I'm not too sure about the MINI-Select program but it seems similar to a program offered by VW which I am currently a victim of- it's a buyer's option lease. i leased my new 99 Golf thinking it would be a great idea to drive a new car every 3 years- big mistake. when it came time to return the car i had the option of refinancing what i still owed (similar to MINI-select). since i had gone over the milage on the car and there was some average wear-and-tear i decided to refinance- the fact that i had no $$$ to put down on a new lease or loan was also a deciding factor. The car is now 4 years old with 50k+. AND i still owe over $8,000! (more than the trade-in value of the car, though I hope my MINI dealer will help me bring the loan to zero with the trade-in). unless you can get a great tax deduction as discussed above, I recommend going for financing. MINI-select sounds too much like the VW program that I am losing $$$ with now...
THANKS MAN!
You covered everything I could not!
As a small business startup... every moment in my mini is a write off... there is no personal use in it.. and if there is... it's still a write off due to the Advertisement on it.

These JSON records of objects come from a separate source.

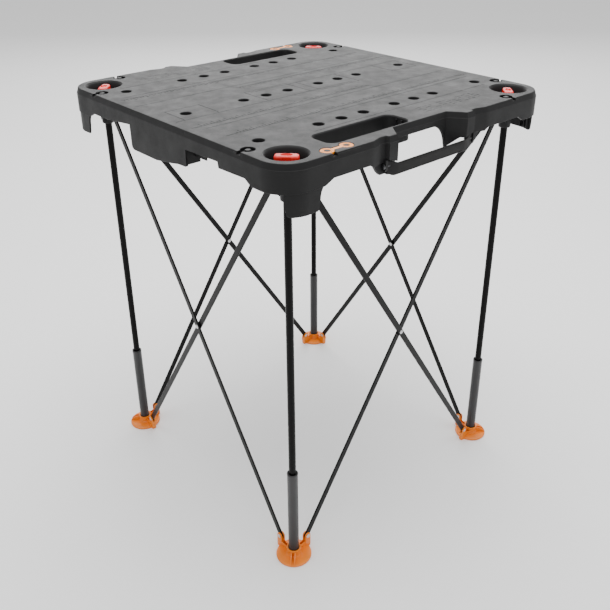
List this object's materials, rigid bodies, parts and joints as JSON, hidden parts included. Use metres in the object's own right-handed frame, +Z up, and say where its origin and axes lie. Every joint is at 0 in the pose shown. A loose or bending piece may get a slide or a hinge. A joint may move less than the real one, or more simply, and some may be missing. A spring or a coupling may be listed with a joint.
{
  "type": "folding work table sawhorse",
  "caption": "Square moulded work top with dog holes on telescoping legs joined by crossing scissor bars, folding to a bundle.",
  "frame": {"origin": "on the floor under the middle of the top", "axes": "+Z up; X runs along the two edges with the bails, Y along the two edges with the deep middle skirt"},
  "size_m": [0.64, 0.64, 0.8],
  "materials": {
    "top_plastic": "fine matt texture",
    "knob_plastic": "satin moulded",
    "spindle_steel": "zinc plated",
    "bail_plastic": "matt moulded",
    "clip_plastic": "satin moulded",
    "tube_enamel": "satin black enamel",
    "head_plastic": "matt moulded",
    "sleeve_enamel": "satin dark grey enamel",
    "bar_enamel": "satin black enamel",
    "foot_plastic": "satin moulded",
    "rivet_steel": "bright zinc"
  },
  "bodies": {
    "table": {"tabletop": "top_plastic", "bail_pin_front_left": "rivet_steel", "bail_pin_front_right": "rivet_steel", "bail_pin_back_left": "rivet_steel", "bail_pin_back_right": "rivet_steel"},
    "knob_1": {"knob_1": "knob_plastic", "knob_spindle_1": "spindle_steel"},
    "knob_2": {"knob_2": "knob_plastic", "knob_spindle_2": "spindle_steel"},
    "knob_3": {"knob_3": "knob_plastic", "knob_spindle_3": "spindle_steel"},
    "knob_4": {"knob_4": "knob_plastic", "knob_spindle_4": "spindle_steel"},
    "bail_front": {"bail_front": "bail_plastic"},
    "clip_front": {"clip_front": "clip_plastic"},
    "bail_back": {"bail_back": "bail_plastic"},
    "clip_back": {"clip_back": "clip_plastic"},
    "post_1": {"leg_tube_1": "tube_enamel", "leg_head_1": "head_plastic"},
    "foot_1": {"foot_1": "foot_plastic", "leg_sleeve_1": "sleeve_enamel", "foot_rivet_1a": "rivet_steel", "foot_rivet_1b": "rivet_steel"},
    "post_2": {"leg_tube_2": "tube_enamel", "leg_head_2": "head_plastic"},
    "foot_2": {"foot_2": "foot_plastic", "leg_sleeve_2": "sleeve_enamel", "foot_rivet_2a": "rivet_steel", "foot_rivet_2b": "rivet_steel"},
    "post_3": {"leg_tube_3": "tube_enamel", "leg_head_3": "head_plastic"},
    "foot_3": {"foot_3": "foot_plastic", "leg_sleeve_3": "sleeve_enamel", "foot_rivet_3a": "rivet_steel", "foot_rivet_3b": "rivet_steel"},
    "post_4": {"leg_tube_4": "tube_enamel", "leg_head_4": "head_plastic"},
    "foot_4": {"foot_4": "foot_plastic", "leg_sleeve_4": "sleeve_enamel", "foot_rivet_4a": "rivet_steel", "foot_rivet_4b": "rivet_steel"},
    "bar_1_to_2": {"bar_1_to_2": "bar_enamel", "cross_rivet_1": "rivet_steel"},
    "bar_2_to_1": {"bar_2_to_1": "bar_enamel"},
    "bar_2_to_3": {"bar_2_to_3": "bar_enamel", "cross_rivet_2": "rivet_steel"},
    "bar_3_to_2": {"bar_3_to_2": "bar_enamel"},
    "bar_3_to_4": {"bar_3_to_4": "bar_enamel"},
    "bar_4_to_3": {"bar_4_to_3": "bar_enamel", "cross_rivet_3": "rivet_steel"},
    "bar_4_to_1": {"bar_4_to_1": "bar_enamel"},
    "bar_1_to_4": {"bar_1_to_4": "bar_enamel", "cross_rivet_4": "rivet_steel"}
  },
  "joints": [
    {"name": "frame_travel", "type": "slide", "parent": "table", "child": "post_1", "axis": [0.7071, 0.7071, 0], "range_m": [0, 0.3051]},
    {"name": "leg_fold", "type": "hinge", "parent": "post_1", "child": "bar_1_to_2", "pos_m": [-0.236, -0.2726, 0.7465], "axis": [0, 1, 0], "range_deg": [0, 30.5]},
    {"name": "foot_pivot_2", "type": "hinge", "parent": "bar_1_to_2", "child": "foot_2", "pos_m": [0.236, -0.2726, 0.0255], "axis": [0, 1, 0], "range_deg": [-30.5, 0]},
    {"name": "cross_2_to_1", "type": "hinge", "parent": "bar_1_to_2", "child": "bar_2_to_1", "pos_m": [0, -0.2726, 0.386], "axis": [0, 1, 0], "range_deg": [-61, 0]},
    {"name": "foot_pivot_1", "type": "hinge", "parent": "bar_2_to_1", "child": "foot_1", "pos_m": [-0.236, -0.2684, 0.0255], "axis": [0, -1, 0], "range_deg": [-30.5, 0]},
    {"name": "head_pivot_2", "type": "hinge", "parent": "bar_2_to_1", "child": "post_2", "pos_m": [0.236, -0.2684, 0.7465], "axis": [0, -1, 0], "range_deg": [-30.5, 0]},
    {"name": "bar_pivot_2_to_3", "type": "hinge", "parent": "post_2", "child": "bar_2_to_3", "pos_m": [0.2726, -0.236, 0.7465], "axis": [-1, 0, 0], "range_deg": [0, 30.5]},
    {"name": "foot_pivot_3", "type": "hinge", "parent": "bar_2_to_3", "child": "foot_3", "pos_m": [0.2726, 0.236, 0.0255], "axis": [-1, 0, 0], "range_deg": [-30.5, 0]},
    {"name": "cross_3_to_2", "type": "hinge", "parent": "bar_2_to_3", "child": "bar_3_to_2", "pos_m": [0.2726, 0, 0.386], "axis": [-1, 0, 0], "range_deg": [-61, 0]},
    {"name": "head_pivot_3", "type": "hinge", "parent": "bar_3_to_2", "child": "post_3", "pos_m": [0.2684, 0.236, 0.7465], "axis": [1, 0, 0], "range_deg": [-30.5, 0]},
    {"name": "bar_pivot_1_to_4", "type": "hinge", "parent": "post_1", "child": "bar_1_to_4", "pos_m": [-0.2684, -0.236, 0.7465], "axis": [-1, 0, 0], "range_deg": [0, 30.5]},
    {"name": "foot_pivot_4", "type": "hinge", "parent": "bar_1_to_4", "child": "foot_4", "pos_m": [-0.2684, 0.236, 0.0255], "axis": [-1, 0, 0], "range_deg": [-30.5, 0]},
    {"name": "cross_4_to_1", "type": "hinge", "parent": "bar_1_to_4", "child": "bar_4_to_1", "pos_m": [-0.2684, 0, 0.386], "axis": [-1, 0, 0], "range_deg": [-61, 0]},
    {"name": "head_pivot_4", "type": "hinge", "parent": "bar_4_to_1", "child": "post_4", "pos_m": [-0.2726, 0.236, 0.7465], "axis": [1, 0, 0], "range_deg": [-30.5, 0]},
    {"name": "bar_pivot_4_to_3", "type": "hinge", "parent": "post_4", "child": "bar_4_to_3", "pos_m": [-0.236, 0.2684, 0.7465], "axis": [0, 1, 0], "range_deg": [0, 30.5]},
    {"name": "cross_3_to_4", "type": "hinge", "parent": "bar_4_to_3", "child": "bar_3_to_4", "pos_m": [0, 0.2684, 0.386], "axis": [0, 1, 0], "range_deg": [-61, 0]},
    {"name": "knob_turn_1", "type": "hinge", "parent": "table", "child": "knob_1", "pos_m": [-0.269, -0.269, 0.79], "axis": [0, 0, 1], "range_deg": [0, 90]},
    {"name": "knob_turn_2", "type": "hinge", "parent": "table", "child": "knob_2", "pos_m": [0.269, -0.269, 0.79], "axis": [0, 0, 1], "range_deg": [0, 90]},
    {"name": "knob_turn_3", "type": "hinge", "parent": "table", "child": "knob_3", "pos_m": [0.269, 0.269, 0.79], "axis": [0, 0, 1], "range_deg": [0, 90]},
    {"name": "knob_turn_4", "type": "hinge", "parent": "table", "child": "knob_4", "pos_m": [-0.269, 0.269, 0.79], "axis": [0, 0, 1], "range_deg": [0, 90]},
    {"name": "bail_swing_front", "type": "hinge", "parent": "table", "child": "bail_front", "pos_m": [0, -0.315, 0.752], "axis": [-1, 0, 0], "range_deg": [0, 90]},
    {"name": "bail_swing_back", "type": "hinge", "parent": "table", "child": "bail_back", "pos_m": [0, 0.315, 0.752], "axis": [1, 0, 0], "range_deg": [0, 90]},
    {"name": "clip_lift_front", "type": "slide", "parent": "table", "child": "clip_front", "axis": [0, 0, 1], "range_m": [0, 0.03]},
    {"name": "clip_lift_back", "type": "slide", "parent": "table", "child": "clip_back", "axis": [0, 0, 1], "range_m": [0, 0.03]}
  ],
  "couplings": [
    {"joint": "frame_travel", "follows": "leg_fold", "m_per_rad": 0.5728},
    {"joint": "foot_pivot_2", "follows": "leg_fold", "ratio": -1},
    {"joint": "cross_2_to_1", "follows": "leg_fold", "ratio": -2},
    {"joint": "foot_pivot_1", "follows": "leg_fold", "ratio": -1},
    {"joint": "head_pivot_2", "follows": "leg_fold", "ratio": -1},
    {"joint": "bar_pivot_2_to_3", "follows": "leg_fold", "ratio": 1},
    {"joint": "foot_pivot_3", "follows": "leg_fold", "ratio": -1},
    {"joint": "cross_3_to_2", "follows": "leg_fold", "ratio": -2},
    {"joint": "head_pivot_3", "follows": "leg_fold", "ratio": -1},
    {"joint": "bar_pivot_1_to_4", "follows": "leg_fold", "ratio": 1},
    {"joint": "foot_pivot_4", "follows": "leg_fold", "ratio": -1},
    {"joint": "cross_4_to_1", "follows": "leg_fold", "ratio": -2},
    {"joint": "head_pivot_4", "follows": "leg_fold", "ratio": -1},
    {"joint": "bar_pivot_4_to_3", "follows": "leg_fold", "ratio": 1},
    {"joint": "cross_3_to_4", "follows": "leg_fold", "ratio": -2}
  ]
}
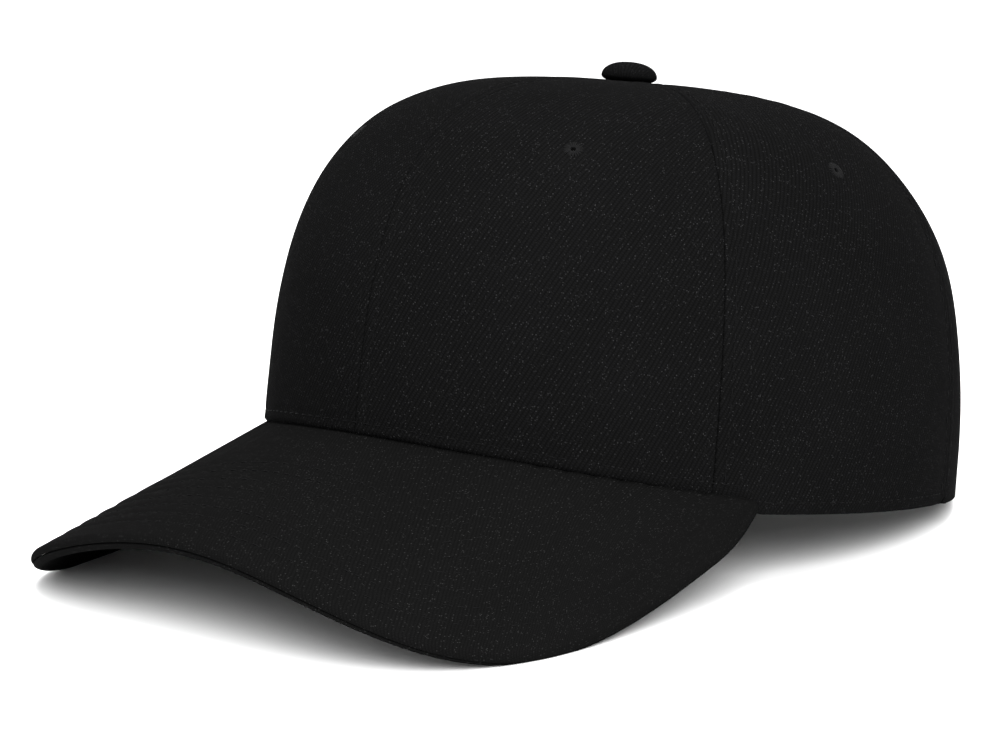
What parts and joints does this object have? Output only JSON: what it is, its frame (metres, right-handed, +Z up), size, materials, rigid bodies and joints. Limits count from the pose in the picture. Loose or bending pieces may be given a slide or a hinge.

The Lease option is a great way for a business to save $.
Thanks for your post!
You covered everything I could not!
As a small business startup... every moment in my mini is a write off... there is no personal use in it.. and if there is... it's still a write off due to the Advertisement on it.
The Lease option is a great way for a business to save $.
Thanks for your post!
I've been asking about the MINI-select option for financing the car... the information that I got from my salesguy was that it's for people with the very best of credit. Me being 23 and just out of college... eh. I'm most likely not going to qualify for the deal, even though I have a 'perfect' record.